**OBJECTIVE**.
Every line of the data must be copied exactly.

**GIVEN INFORMATION**.

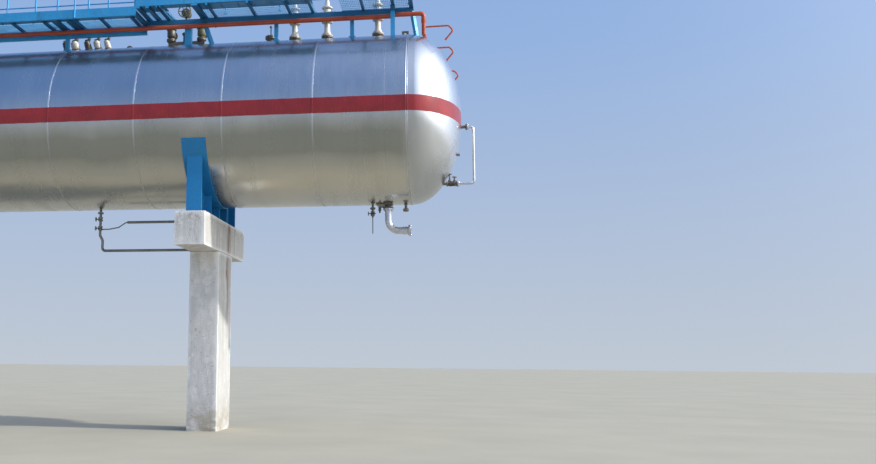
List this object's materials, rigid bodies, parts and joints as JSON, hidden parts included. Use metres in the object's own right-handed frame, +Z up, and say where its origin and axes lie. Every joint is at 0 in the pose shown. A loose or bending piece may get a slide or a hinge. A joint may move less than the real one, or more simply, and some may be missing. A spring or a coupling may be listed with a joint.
{
  "type": "horizontal gas storage tank",
  "caption": "Horizontal cylindrical gas storage tank with domed heads on concrete piers and steel saddles, with a top walkway, spray header, relief valves and drain pipework.",
  "frame": {"origin": "middle of the overall box at ground level, on the tank's vertical middle plane", "axes": "+Z up, +X along the tank towards the end with the level tube and outlet, -Y towards the walkway side"},
  "size_m": [23.2549, 3.47, 9.392],
  "materials": {
    "cladding": "brushed bright metal jacket with ring seams and a plain dark red stripe, lightly stained",
    "concrete": "whitewashed cast concrete, weathered, with grime and rust runs",
    "blue_steel": "bright blue gloss paint, faded and chipped at edges",
    "grating": "blue painted bar grating, dirty",
    "red_pipe": "rust red paint, dull",
    "bright_pipe": "bright metal pipe jacket, slightly dull",
    "dark_fitting": "dark oily metal with brown rust",
    "olive_fitting": "olive paint, worn",
    "pale_fitting": "pale cream paint, dusty"
  },
  "bodies": {
    "root": {"bottom_outlet_nozzle": "dark_fitting", "bridle_nozzle_upper": "dark_fitting", "bridle_valve_lower": "dark_fitting", "capped_nozzle_1": "dark_fitting", "capped_nozzle_2": "dark_fitting", "changeover_handwheel": "olive_fitting", "deluge_branch_left": "red_pipe", "deluge_branch_right": "red_pipe", "deluge_header": "red_pipe", "drain_line": "dark_fitting", "drain_plug": "dark_fitting", "drain_valve": "dark_fitting", "end_rail_left": "blue_steel", "end_rail_right": "blue_steel", "gauge_nozzle": "dark_fitting", "handrail_far_high": "blue_steel", "handrail_far_low": "blue_steel", "handrail_high": "blue_steel", "handrail_low": "blue_steel", "instrument_nozzles": "pale_fitting", "level_tube": "bright_pipe", "lifting_lug_left": "dark_fitting", "lifting_lug_right": "dark_fitting", "outlet_elbow": "bright_pipe", "pier_cap_left": "concrete", "pier_cap_right": "concrete", "pier_shaft_left": "concrete", "pier_shaft_right": "concrete", "relief_manifold": "dark_fitting", "relief_valve_left": "dark_fitting", "relief_valve_right": "olive_fitting", "saddle_base_plate_left": "blue_steel", "saddle_base_plate_right": "blue_steel", "saddle_wear_plate_left": "blue_steel", "saddle_wear_plate_right": "blue_steel", "saddle_web_left": "blue_steel", "saddle_web_right": "blue_steel", "sample_tube": "dark_fitting", "tank_barrel": "cladding", "tank_head_left": "cladding", "tank_head_right": "cladding", "toe_plate_high": "blue_steel", "toe_plate_low": "blue_steel", "top_nozzle_1": "cladding", "top_nozzle_2": "cladding", "top_nozzle_3": "cladding", "vapour_valve_1": "pale_fitting", "vapour_valve_2": "pale_fitting", "vapour_valve_3": "pale_fitting", "walkway_deck_high": "grating", "walkway_deck_low": "grating", "walkway_frame_high": "blue_steel", "walkway_frame_low": "blue_steel"}
  },
  "joints": []
}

**THE RESULT**.
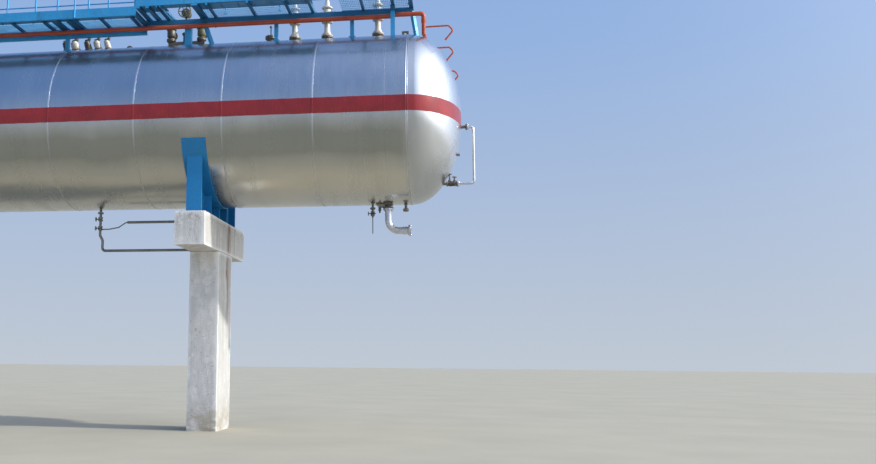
List this object's materials, rigid bodies, parts and joints as JSON, hidden parts included. Use metres in the object's own right-handed frame, +Z up, and say where its origin and axes lie. Every joint is at 0 in the pose shown. A loose or bending piece may get a slide or a hinge. A joint may move less than the real one, or more simply, and some may be missing. A spring or a coupling may be listed with a joint.
{
  "type": "horizontal gas storage tank",
  "caption": "Horizontal cylindrical gas storage tank with domed heads on concrete piers and steel saddles, with a top walkway, spray header, relief valves and drain pipework.",
  "frame": {"origin": "middle of the overall box at ground level, on the tank's vertical middle plane", "axes": "+Z up, +X along the tank towards the end with the level tube and outlet, -Y towards the walkway side"},
  "size_m": [23.2549, 3.47, 9.392],
  "materials": {
    "cladding": "brushed bright metal jacket with ring seams and a plain dark red stripe, lightly stained",
    "concrete": "whitewashed cast concrete, weathered, with grime and rust runs",
    "blue_steel": "bright blue gloss paint, faded and chipped at edges",
    "grating": "blue painted bar grating, dirty",
    "red_pipe": "rust red paint, dull",
    "bright_pipe": "bright metal pipe jacket, slightly dull",
    "dark_fitting": "dark oily metal with brown rust",
    "olive_fitting": "olive paint, worn",
    "pale_fitting": "pale cream paint, dusty"
  },
  "bodies": {
    "root": {"bottom_outlet_nozzle": "dark_fitting", "bridle_nozzle_upper": "dark_fitting", "bridle_valve_lower": "dark_fitting", "capped_nozzle_1": "dark_fitting", "capped_nozzle_2": "dark_fitting", "changeover_handwheel": "olive_fitting", "deluge_branch_left": "red_pipe", "deluge_branch_right": "red_pipe", "deluge_header": "red_pipe", "drain_line": "dark_fitting", "drain_plug": "dark_fitting", "drain_valve": "dark_fitting", "end_rail_left": "blue_steel", "end_rail_right": "blue_steel", "gauge_nozzle": "dark_fitting", "handrail_far_high": "blue_steel", "handrail_far_low": "blue_steel", "handrail_high": "blue_steel", "handrail_low": "blue_steel", "instrument_nozzles": "pale_fitting", "level_tube": "bright_pipe", "lifting_lug_left": "dark_fitting", "lifting_lug_right": "dark_fitting", "outlet_elbow": "bright_pipe", "pier_cap_left": "concrete", "pier_cap_right": "concrete", "pier_shaft_left": "concrete", "pier_shaft_right": "concrete", "relief_manifold": "dark_fitting", "relief_valve_left": "dark_fitting", "relief_valve_right": "olive_fitting", "saddle_base_plate_left": "blue_steel", "saddle_base_plate_right": "blue_steel", "saddle_wear_plate_left": "blue_steel", "saddle_wear_plate_right": "blue_steel", "saddle_web_left": "blue_steel", "saddle_web_right": "blue_steel", "sample_tube": "dark_fitting", "tank_barrel": "cladding", "tank_head_left": "cladding", "tank_head_right": "cladding", "toe_plate_high": "blue_steel", "toe_plate_low": "blue_steel", "top_nozzle_1": "cladding", "top_nozzle_2": "cladding", "top_nozzle_3": "cladding", "vapour_valve_1": "pale_fitting", "vapour_valve_2": "pale_fitting", "vapour_valve_3": "pale_fitting", "walkway_deck_high": "grating", "walkway_deck_low": "grating", "walkway_frame_high": "blue_steel", "walkway_frame_low": "blue_steel"}
  },
  "joints": []
}